Optimised diamond to graphite conversion via a metastable sp1-bonded carbon chain formation under an ultra-short femtosecond (30 fs) laser irradiation

Abstract

An application of an ultra-short femto-second (fs) pulsed laser (30 fs, 800 nm, 1 kHz) radiation under a simultaneously varied laser fluence (0.6, 1.2 and 1.8 J/cm2) and number of pulses (2000–32,000 pulses per irradiation site) to process diamond has been investigated to determine an optimal conversion of the diamond's tetrahedral sp3 phase into an aromatic sp2 phase with a high degree of crystallinity and without a formation of an sp2 olefinic fraction, thermal damage or an irradiation-induced surface cracking.
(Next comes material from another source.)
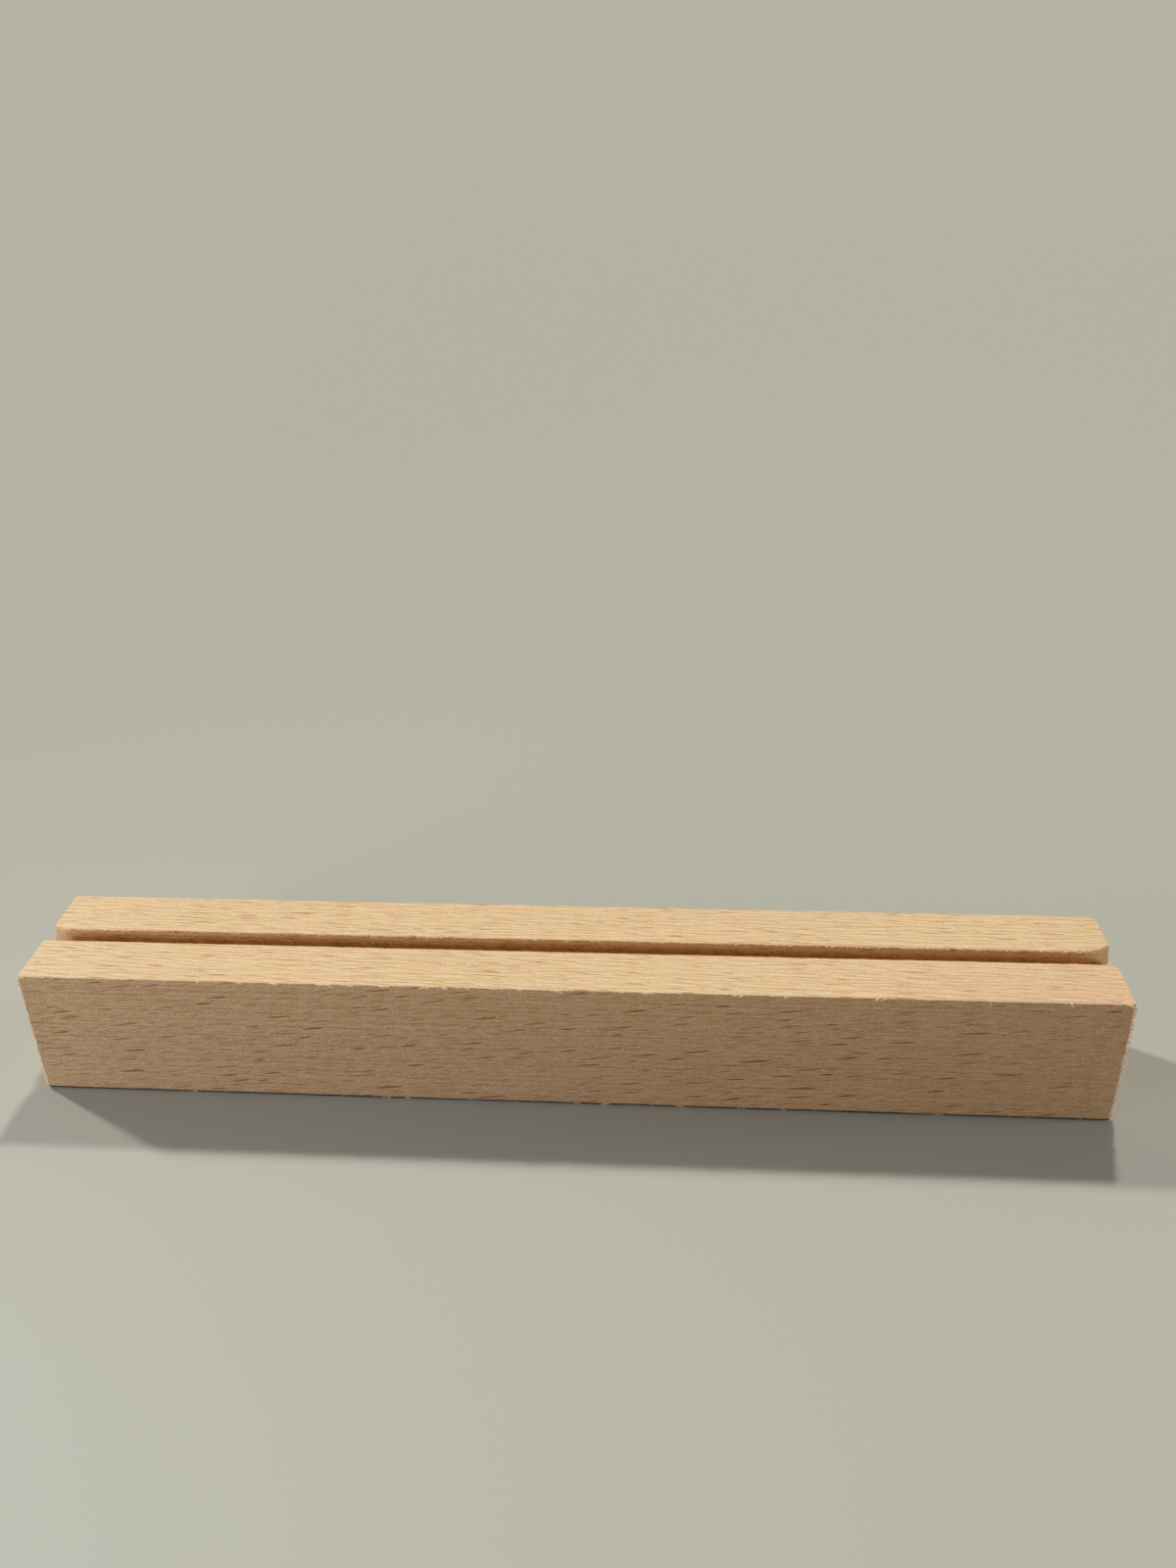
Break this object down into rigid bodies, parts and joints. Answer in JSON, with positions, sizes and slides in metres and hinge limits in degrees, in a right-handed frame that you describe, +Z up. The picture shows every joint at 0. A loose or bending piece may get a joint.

The highest sp2 aromatic crystallinity and the most significant sp3-to-sp2 conversion efficiency in diamond was attained at 1.2 J/cm2 with 32,000 pulses. The sp3-to-sp2 phase transition was marked by a formation of a metastable carbon in the sp1 hybridisation (carbyne), evidenced by the characteristic Raman mode at ca. 2065 cm−1. Inclusions of covalently bound carbonyl (-CO) at ca. 1705 cm−1 were also observed on diamond under lower irradiation doses. Both the sp1 and carbonyl contributions resolved gradually as irradiation dose increased. Well-defined laser-induced periodic surface structures (LIPSS) (aka. nano-ripples) with a high spatial frequency distribution and periodicity of around 100 nm were observed forming in the irradiated regions on diamond owing to the interaction of the laser pulse with the surface plasmons; an ordered and homogeneous formation of LIPSS structures has been observed at 1.2 J/cm2 with 8000 pulses. The impact and implications of these findings on the design and development of future ‘all-carbon’ devices by means of a direct non-ablative fs laser processing of diamond are discussed.